I know is not related (or is it?) with our topic of the week, but I found this great definition of ideology, one of the terms we probably will have to define in our exam.  Here, a commentary by Zizek about the movie “They live”, in the film The perverts guide to ideology, where the philosopher and the director Sophie Fiennes deepen in how Hollywood maintains the ideology (I would really like to watch this movie before the exam!)

https://www.youtube.com/watch?v=F4WAXQJyxCo

Have a nice weekend!

A small chicanería

The first I remember, before arriving to El Paso, was the color: I have never seen the profound orange and yellow that the Chihuahuan desert showed me when I was close to the city. “Where the hell are we?” I asked my wife. “I do not know” she mumbled astonished while the desert run and run and run without end. Finally, a small city appear in middle of the desert. We arrived. A friend picked us up. I remembered when I passed the door of the airport to get to the parking lot, I felt like I was really close to hell: it was hot, probably close to 40 degrees. We arrived in August. The summer was in its peak.

After two sweaty days, I remember we went to this store to buy some groceries. I was not sure how to ask for things, I mean, I knew some English grammar, but one thing is when you are in classroom full of students practicing how to say “Can I have a Coke?” and other being in a real store where your language is not the official, is the alien one. When I was making the line, thinking in how to say the correct words, repeating in my head the small phrase, counting in my pocket the dollars, that were also a new currency that I did not understand, I asked in my “correct” English  “How much is that?” and the answer was “Son diez dólares y catorce centavos”. The cashier spoke to me in Spanish! I was so relieved. I paid and thank her and then we leave the store. But after a while, walking under that shiny and eternal sun, I said to my wife: “Wait, why she did answer in Spanish?”. “She probably noticed your accent”, she replied. “My accent?! How is my accent like?” “I do not know, probably a Colombian one”. (It is funny to write this in English). And then this occurred several occasions. I asked for something and immediately I received and answer in Spanish or Spanglish (expression that Anzaldua evades, but perhaps it could be useful for describing this double condition of the language).
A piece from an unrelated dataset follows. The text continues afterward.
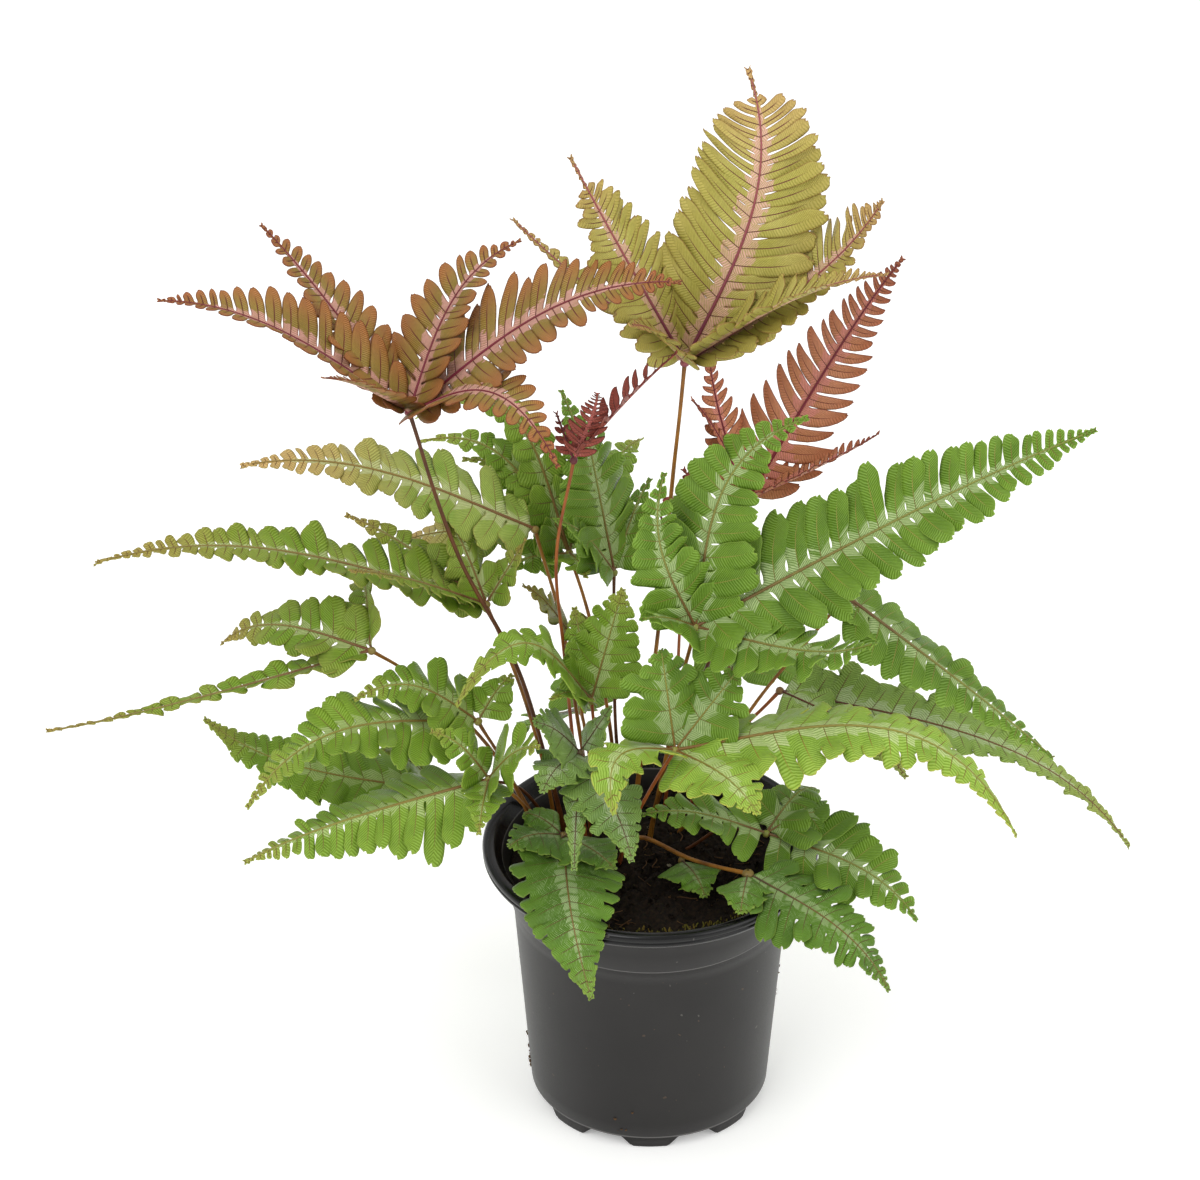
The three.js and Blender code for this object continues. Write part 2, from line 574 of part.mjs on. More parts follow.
function potProfile() {
  const [collarTop, collarHigh] = COLLAR_TOP;
  const [collarFoot, collarLow] = COLLAR_FOOT;
  const [wallFoot, wallLow] = WALL_FOOT;
  const lipLow = POT_HEIGHT - 4.6;
  const roll = 1.9;
  const outer = RIM_RADIUS - roll;
  const arc = [-40, 20, 90].map((angle) => [
    outer + roll * Math.cos(radians(angle)),
    POT_HEIGHT - roll + roll * Math.sin(radians(angle)),
  ]);
  return [
    [0, 0],
    [wallFoot - FOOT_INSET - 1, 0],
    [wallFoot - FOOT_INSET, 1],
    [wallFoot - FOOT_INSET, wallLow - 0.6],
    [wallFoot, wallLow],
    [collarFoot - COLLAR_STEP, collarLow - 0.6],
    [collarFoot, collarLow],
    [collarTop, collarHigh],
    [outer - 0.4, collarHigh + 1],
    [RIM_RADIUS - 0.5, lipLow],
    ...arc,
    [RIM_THROAT + 1, POT_HEIGHT - 0.6],
    [RIM_THROAT, POT_HEIGHT - 2],
    [innerRadius(collarHigh - 1), collarHigh - 1],
    [innerRadius(BASE_THICKNESS), BASE_THICKNESS],
    [0, BASE_THICKNESS],
  ];
}

// One drain channel: a groove under the base that widens towards the table, from near the middle out
// past the wall, and a drain hole through its roof.
function channel(angle) {
  const { depth, top, mouth, inner } = CHANNEL;
  const shape = new THREE.Shape()
    .moveTo(-mouth / 2, -1)
    .lineTo(mouth / 2, -1)
    .lineTo(top / 2, depth)
    .lineTo(-top / 2, depth);
  const groove = new THREE.ExtrudeGeometry(shape, { depth: RIM_RADIUS - inner, bevelEnabled: false })
    .rotateX(Math.PI / 2)
    .translate(0, RIM_RADIUS, 0)
    .rotateZ(angle);
  const hole = prism(
    vector([0, DRAIN.at, depth - 1]),
    vector([0, DRAIN.at, BASE_THICKNESS + 1]),
    DRAIN.radius,
    HOLE_SIDES,
  ).rotateZ(angle);
  return solid(groove).add(solid(hole));
}

function pot() {
  const profile = potProfile().map(([r, z]) => new THREE.Vector2(r, z));
  let body = solid(new THREE.LatheGeometry(profile, POT_SIDES).rotateX(Math.PI / 2));
  for (let k = 0; k < CHANNELS; k++)
    body = body.subtract(channel(((k + 0.5) * 2 * Math.PI) / CHANNELS));
  return geometryOf(body);
}

// Assembly

function piece(name, geometry, colour, roughness) {
  const material = new THREE.MeshStandardMaterial({ color: COLOURS[colour], roughness, metalness: 0 });
  const mesh = new THREE.Mesh(geometry, material);
  mesh.name = name;
  return mesh;
}

const plant = new THREE.Group();
plant.add(piece("pot", pot(), "pot", 0.4));
plant.add(piece("soil", soil(), "soil", 0.95));
for (const frond of FRONDS) {
  const group = new THREE.Group();
  group.add(piece(frond.name + "_stipe", stipe(frond), frond.stipe, 0.5));
  group.add(piece(frond.name + "_blade", blade(frond), frond.colour, 0.55));
  plant.add(group);
}

export default plant;
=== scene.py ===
"""A candy striped brake fern in its nursery pot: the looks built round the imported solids.
Tables are in millimetres, as the solids' source is, and angles in degrees; meshes are in metres."""
import math

import bpy
import numpy as np
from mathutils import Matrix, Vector


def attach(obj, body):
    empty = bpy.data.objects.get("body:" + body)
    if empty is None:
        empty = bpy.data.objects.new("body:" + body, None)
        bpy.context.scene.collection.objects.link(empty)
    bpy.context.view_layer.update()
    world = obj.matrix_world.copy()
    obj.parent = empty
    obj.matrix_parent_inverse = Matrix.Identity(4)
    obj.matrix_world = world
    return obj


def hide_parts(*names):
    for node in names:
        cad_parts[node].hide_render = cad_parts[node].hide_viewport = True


MM = 0.001
UP = np.array((0.0, 0.0, 1.0))

# Pot and soil, the same sizes as the solids have
POT_HEIGHT = 106.0
RIM_RADIUS = 60.0
RIM_THROAT = 55.0
RIM_FOOT = 101.2
COLLAR_TOP = (52.6, 99.0)
COLLAR_FOOT = (49.9, 83.5)
COLLAR_STEP = 0.7
WALL_TOP = (COLLAR_FOOT[0] - COLLAR_STEP, COLLAR_FOOT[1] - 0.6)
WALL_FOOT = (43.0, 5.5)
BEAD_RADIUS = 1.9
BASE_THICKNESS = 6.8
FOOT_INSET = 1.6
CHANNELS = 8
CHANNEL_DEPTH = 4.4
CHANNEL_TOP = 11.0
CHANNEL_MOUTH = 20.0
CHANNEL_INNER = 25.0
SOIL_LEVEL = 94.0
SOIL_CROWN = 3.0
SOIL_RELIEF = 1.1
SOIL_EDGE = 50.2
SKIRT = ((47.9, 78.0), (0.0, 78.0))
HOLE_DEPTH = 12.0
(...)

Later I understood that people from the border have a great hearing capacity: they can easily notice when a person is from the region, from the Southwest, is mexicano or mexicana, suramericano, American, pocho, or if is from El Chuco, the name that Chicano people call El Paso. This hearing capacity let them identify how to treat the other in order they do not seem excluded, or less excluded. It is a perceptive attitude. Perhaps is related to the form that many of immigrants were treated when they started the school, the difficulties they lived in a world that demanded the use of correct English, while in home was necessary to speak in Spanish in order your parents can understand you. They live between this two languages that can be jails, or freedoms, as Anzaldua well presented.

I also noticed in some El Pasonians the characteristics that Anzaldua mentions in her text. They spoke in several levels of the language in the Academia, in the street, with their family. I remembered some of my classmates speaking this kind of mix between a high elaborated English, that they learnt in their schools, with this “rural” Spanish, that their parents and extended family speak at home, since they were campesinos immigrants with no formal education. For me it was a new phenomena since I am a Spanish speaker, and I can understand English, but I can not switch from Spanish to English that easy. I need a moment. They do not. That moment is part of them.
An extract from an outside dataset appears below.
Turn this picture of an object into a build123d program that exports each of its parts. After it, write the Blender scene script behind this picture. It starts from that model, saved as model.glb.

And I think Anzaldua makes also a defense of this condition. They can move from one shore to the other thanks to this amphibian capacity to share different spaces, and languages. This natural bilingualism let the people of la frontera to understand two ways of thinking at the same time, and they can live with these two structures in an easy way. They also have to deal with the racism of both sides: the Mexican, that notice in their accents and expressions and “incorrect” Spanish; and the American, that emphasizes in the Mexican origin.
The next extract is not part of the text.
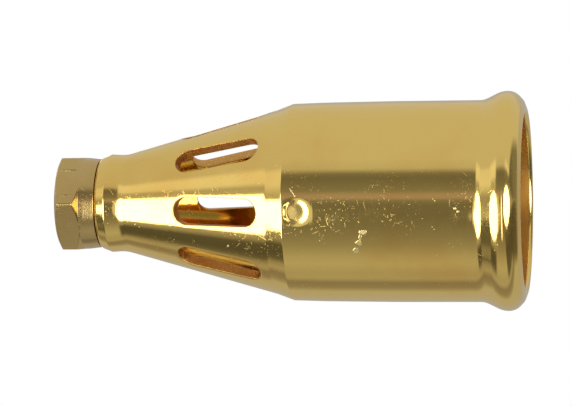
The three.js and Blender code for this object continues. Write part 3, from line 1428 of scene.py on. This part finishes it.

It is true that Chicanos and Chicanas have created a new language. I am not sure if is that rebellious as Anzaldua shows it, perhaps for her, but it is a language that is alive and, in the future, I think it will input some of its expressions to English, or at least in the spoken English in some specific places in United States. I think the forked tongue is also an advantage for a world that needs people could step in someone else’s shoes to identify, to criticize and to abolish the racism in our societies.

Extra:

Question. The book emphasizes that this Ethnic and Cultural differences are important in relation with United States… but is the same in Canada? Does Canada deal with the same racial differences? Are the Chicano or African-American or Asian-American reflections the same in Canada than in USA? What about France? What about India? China? Latin America? I am not sure if these discourses, that are questioning the white-men-American supremacy, work for all these countries in the same way. Is the Nationality part of this phenomena?